Il rapporto dell’Ispi esprime dubbi sull’utilità delle “politiche di deterrenza” nei confronti del soccorso in mare. Il rapporto confronta tre periodi: 16 luglio 2016-15 luglio 2017; 16 luglio 2017- maggio 2018; giugno-settembre 2018. Nel primo periodo, quello dei 12 mesi precedenti al calo degli sbarchi, in Italia sono arrivate irregolarmente dal mare 532 persone al giorno. Nel periodo (che coincide con l’attuazione delle politiche dell’ex ministro Minniti), il numero è sceso del 78%, di circa 117 persone al giorno. Il periodo che corrisponde alle politiche dell’attuale Ministro dell’Interno ha fatto registrare un’ulteriore riduzione degli sbarchi (circa 61 al giorno). Le stime dell’Ispi cambiano segno quando guardano al numero delle persone morte in mare. Nel periodo precedente al calo degli sbarchi si stima che siano annegate poco meno di 12 persone al giorno. L’anno che coincide con le “politiche Minniti” è stato accompagnato da una netta diminuzione del numero assoluto dei morti, sceso a circa 3 persone al giorno. Ai quattro mesi di politiche dell’attuale Ministro dell’Interno, corrisponde invece un nuovo aumento del numero di migranti morti e dispersi (8 persone al giorno).

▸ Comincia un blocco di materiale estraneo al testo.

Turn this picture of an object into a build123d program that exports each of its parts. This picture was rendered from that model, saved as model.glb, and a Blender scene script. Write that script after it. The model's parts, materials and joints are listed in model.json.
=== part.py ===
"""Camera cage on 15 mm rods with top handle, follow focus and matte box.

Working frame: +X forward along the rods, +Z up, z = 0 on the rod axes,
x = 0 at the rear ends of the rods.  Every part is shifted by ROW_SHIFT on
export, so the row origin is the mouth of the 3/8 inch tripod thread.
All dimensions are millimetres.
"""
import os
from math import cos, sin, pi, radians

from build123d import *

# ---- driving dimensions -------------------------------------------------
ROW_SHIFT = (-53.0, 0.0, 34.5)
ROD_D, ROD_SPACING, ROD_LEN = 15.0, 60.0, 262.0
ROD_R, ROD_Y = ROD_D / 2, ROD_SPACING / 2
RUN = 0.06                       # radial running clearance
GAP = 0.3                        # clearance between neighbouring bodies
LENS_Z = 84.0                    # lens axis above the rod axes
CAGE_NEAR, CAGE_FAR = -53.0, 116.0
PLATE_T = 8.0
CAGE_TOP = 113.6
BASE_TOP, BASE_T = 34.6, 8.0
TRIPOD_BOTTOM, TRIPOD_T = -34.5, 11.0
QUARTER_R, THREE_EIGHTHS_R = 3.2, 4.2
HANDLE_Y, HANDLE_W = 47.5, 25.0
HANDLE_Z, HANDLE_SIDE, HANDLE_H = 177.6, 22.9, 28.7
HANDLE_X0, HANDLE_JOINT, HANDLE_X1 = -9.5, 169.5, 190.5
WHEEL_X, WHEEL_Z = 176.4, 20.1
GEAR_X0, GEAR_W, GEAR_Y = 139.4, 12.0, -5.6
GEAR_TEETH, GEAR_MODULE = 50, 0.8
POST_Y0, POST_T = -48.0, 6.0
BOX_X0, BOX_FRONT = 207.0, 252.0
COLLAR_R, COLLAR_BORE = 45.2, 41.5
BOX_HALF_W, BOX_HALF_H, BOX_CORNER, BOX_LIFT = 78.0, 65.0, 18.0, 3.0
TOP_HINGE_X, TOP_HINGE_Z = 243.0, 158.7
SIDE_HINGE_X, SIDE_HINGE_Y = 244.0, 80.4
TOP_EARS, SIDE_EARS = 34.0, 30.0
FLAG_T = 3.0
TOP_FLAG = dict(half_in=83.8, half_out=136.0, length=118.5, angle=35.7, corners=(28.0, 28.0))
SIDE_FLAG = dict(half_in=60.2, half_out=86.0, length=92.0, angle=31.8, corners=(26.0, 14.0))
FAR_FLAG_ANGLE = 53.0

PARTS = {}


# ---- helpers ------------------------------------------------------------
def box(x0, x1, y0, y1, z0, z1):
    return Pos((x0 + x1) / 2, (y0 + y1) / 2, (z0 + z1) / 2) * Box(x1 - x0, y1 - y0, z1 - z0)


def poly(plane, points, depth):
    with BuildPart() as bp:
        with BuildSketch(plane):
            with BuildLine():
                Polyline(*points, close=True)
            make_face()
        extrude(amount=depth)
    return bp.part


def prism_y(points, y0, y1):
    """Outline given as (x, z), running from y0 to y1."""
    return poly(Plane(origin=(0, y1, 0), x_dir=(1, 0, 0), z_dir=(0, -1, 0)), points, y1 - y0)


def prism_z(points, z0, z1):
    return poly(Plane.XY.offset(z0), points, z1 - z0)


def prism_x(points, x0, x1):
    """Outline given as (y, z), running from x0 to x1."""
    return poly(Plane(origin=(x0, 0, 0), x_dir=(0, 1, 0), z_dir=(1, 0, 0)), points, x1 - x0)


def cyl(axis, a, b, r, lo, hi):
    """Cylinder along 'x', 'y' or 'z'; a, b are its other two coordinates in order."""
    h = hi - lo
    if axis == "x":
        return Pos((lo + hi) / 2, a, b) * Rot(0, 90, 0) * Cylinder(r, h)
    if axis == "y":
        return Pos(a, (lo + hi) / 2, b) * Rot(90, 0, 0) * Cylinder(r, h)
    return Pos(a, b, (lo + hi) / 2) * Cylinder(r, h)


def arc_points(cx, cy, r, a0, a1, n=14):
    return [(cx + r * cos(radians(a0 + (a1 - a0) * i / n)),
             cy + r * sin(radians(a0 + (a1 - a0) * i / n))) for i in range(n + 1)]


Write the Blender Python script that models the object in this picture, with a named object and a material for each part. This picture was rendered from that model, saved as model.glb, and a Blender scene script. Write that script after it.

E lo scorso settembre, il 19% di chi ha tentato la traversata dalla Libia è risultato morto o disperso: una percentuale mai registrata lungo la rotta del Mediterraneo centrale da quando si dispone di statistiche sufficientemente accurate.
I dati non fanno giustizia dei volti e dei corpi di ciascuno di quei migranti che hanno perso la vita nella traversata, ma evidenziano che di questo passo e con l’attuazione delle politiche migratorie di chiusura e di respingimento da parte dell’attuale Governo, le prospettive di vedere diminuite le “vittime dell’immigrazione” sono davvero flebili.
Ed è altrettanto chiaro che il senso e il memento di quel 3 ottobre sembra naufragato anch’esso nel Mediterraneo.